The House will consider four endangered species bills: HR 4315, the 21st Century Endangered Species Transparency Act; HR 4316, the Endangered Species Recovery Transparency Act; HR 4317, the State, Tribal, and Local Species Transparency and Recovery Act; and HR 4318, the Endangered Species Litigation Reasonableness Act. The House will also consider H Res 676, a resolution providing for authority to initiate litigation for actions by the President or other executive branch officials inconsistent with their duties under the Constitution of the United States. The House may also consider legislation to deal with the ongoing crisis on the border.
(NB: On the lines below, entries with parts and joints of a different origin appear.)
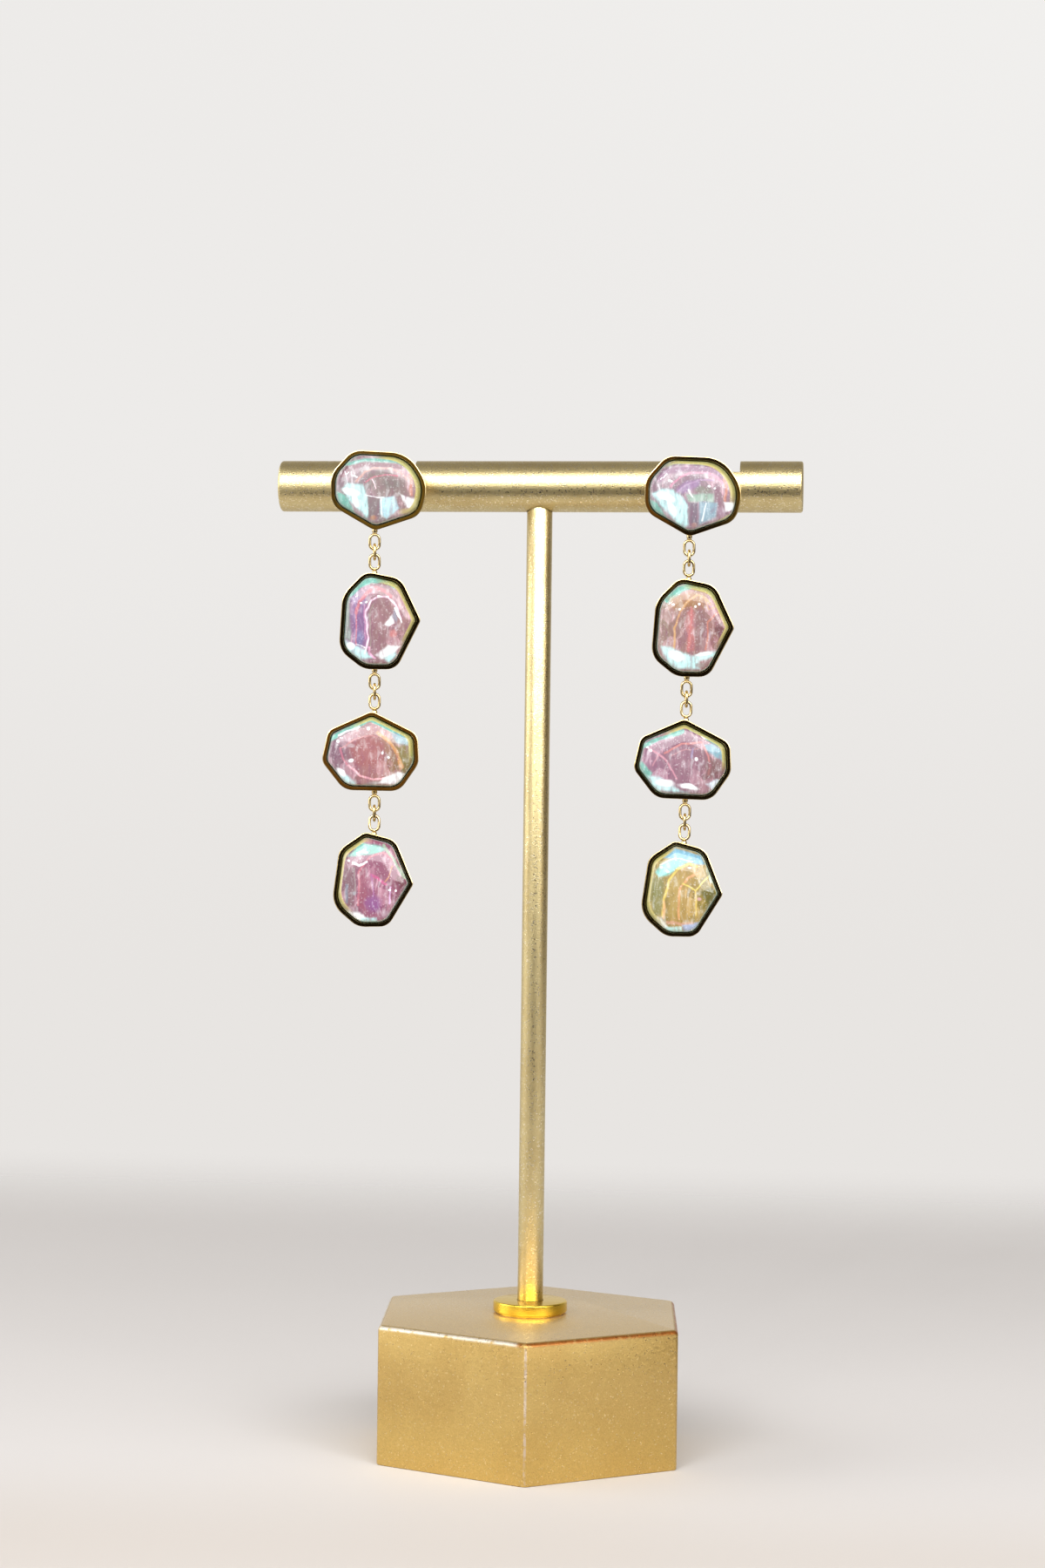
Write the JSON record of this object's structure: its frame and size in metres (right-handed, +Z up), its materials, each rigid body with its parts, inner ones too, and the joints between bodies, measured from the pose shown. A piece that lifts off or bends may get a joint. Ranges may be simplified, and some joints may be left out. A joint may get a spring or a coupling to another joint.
{
  "type": "pair of drop earrings on a t-bar stand",
  "caption": "Long drop earrings of bezel-set domed stones joined by short chains, hanging in the notches of a T-bar display stand with a hexagonal base.",
  "frame": {"origin": "centre of the base's flat underside", "axes": "+Z up along the post, +X along the bar to the right seen from the front, -Y to the front, where the settings face"},
  "size_m": [0.0826, 0.0526, 0.1562],
  "materials": {
    "flake_paint": "gold flake lacquer",
    "bright_brass": "polished",
    "satin_brass": "satin, bead blasted",
    "polished_gold": "polished gold plating",
    "stone_1": "iridescent, foil backed",
    "stone_2": "iridescent, foil backed",
    "stone_3": "iridescent, foil backed",
    "stone_4": "iridescent, foil backed"
  },
  "bodies": {
    "stand": {"base": "flake_paint", "collar": "bright_brass", "post": "satin_brass", "bar": "satin_brass", "left_setting_1": "polished_gold", "left_stone_1": "stone_1", "left_clutch": "polished_gold", "right_setting_1": "polished_gold", "right_stone_1": "stone_1", "right_clutch": "polished_gold"},
    "left_drop": {"left_setting_2": "polished_gold", "left_stone_2": "stone_2", "left_setting_3": "polished_gold", "left_stone_3": "stone_3", "left_setting_4": "polished_gold", "left_stone_4": "stone_4", "left_link_1": "polished_gold", "left_link_2": "polished_gold", "left_link_3": "polished_gold"},
    "right_drop": {"right_setting_2": "polished_gold", "right_stone_2": "stone_2", "right_setting_3": "polished_gold", "right_stone_3": "stone_3", "right_setting_4": "polished_gold", "right_stone_4": "stone_4", "right_link_1": "polished_gold", "right_link_2": "polished_gold", "right_link_3": "polished_gold"}
  },
  "joints": [
    {"name": "left_drop_swing", "type": "hinge", "parent": "stand", "child": "left_drop", "pos_m": [-0.025, -0.00762, 0.14097], "axis": [0.9781, 0.2079, 0], "range_deg": [-45, 45]},
    {"name": "right_drop_swing", "type": "hinge", "parent": "stand", "child": "right_drop", "pos_m": [0.024, -0.00675, 0.14027], "axis": [0.9962, 0.0872, 0], "range_deg": [-45, 45]}
  ]
}
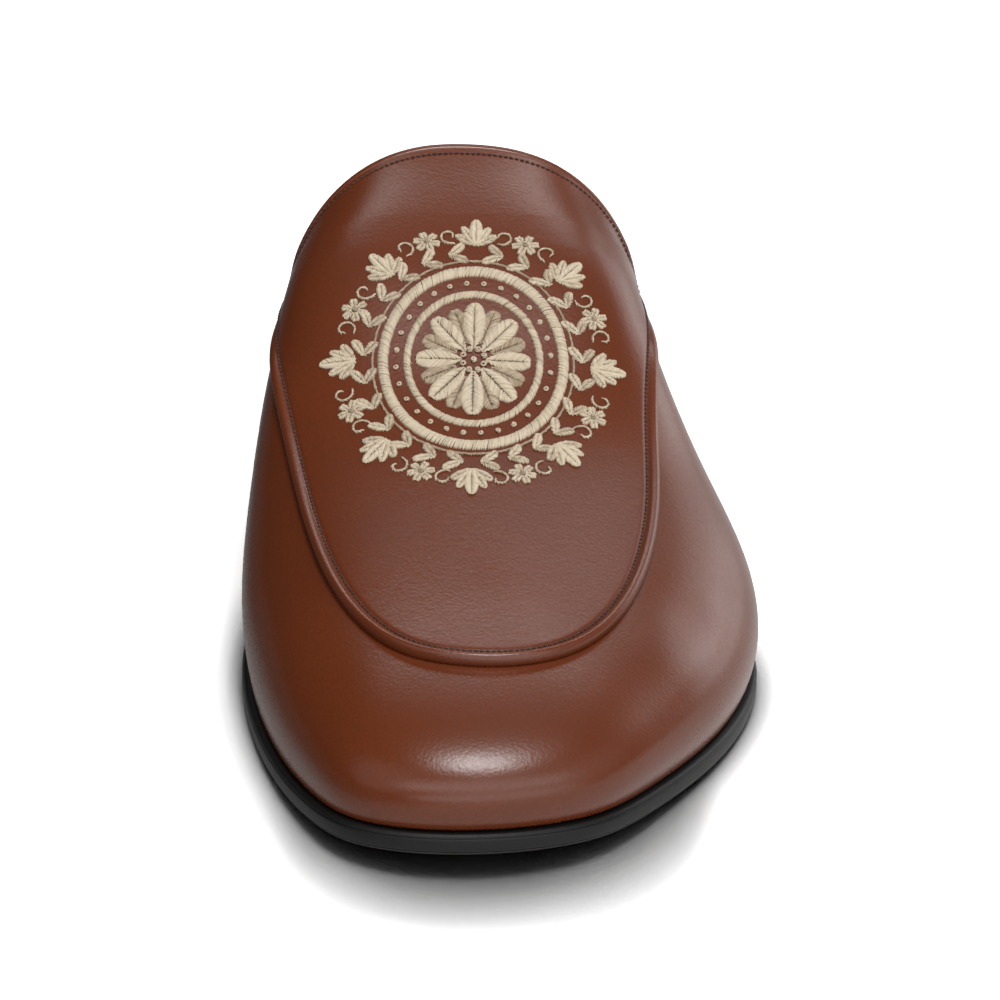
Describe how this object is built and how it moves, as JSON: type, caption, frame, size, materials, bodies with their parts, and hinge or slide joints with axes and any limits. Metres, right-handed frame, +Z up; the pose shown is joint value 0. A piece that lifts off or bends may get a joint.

The Senate will resume consideration of S 2569, the Bring Jobs Home Act, but passage is unlikely as Republicans filed amendments to the bill that are related to coal regulations and employer contributions for health care. The Senate will also vote on a number of nominations including that of Robert McDonald to be Secretary of the Veterans Affairs Department. The Senate may take up S 5021, the Highway and Transportation Funding Act, which provides nearly $11 billion to keep the Highway Trust Fund solvent until next May. Senate leaders reached an agreement that would allow the Senate to vote on the bill after considering four amendments, all of which would be subject to a 60-vote threshold for passage. One of the amendments would shorten the duration of the bill so that it extends only through December of this year, forcing Congress to revisit the issue during a lame duck session. The other three amendments would make slight changes in offsets; shift responsibility for transportation projects to the states while cutting the federal gasoline tax; and ease environmental reviews and permitting rules for some projects.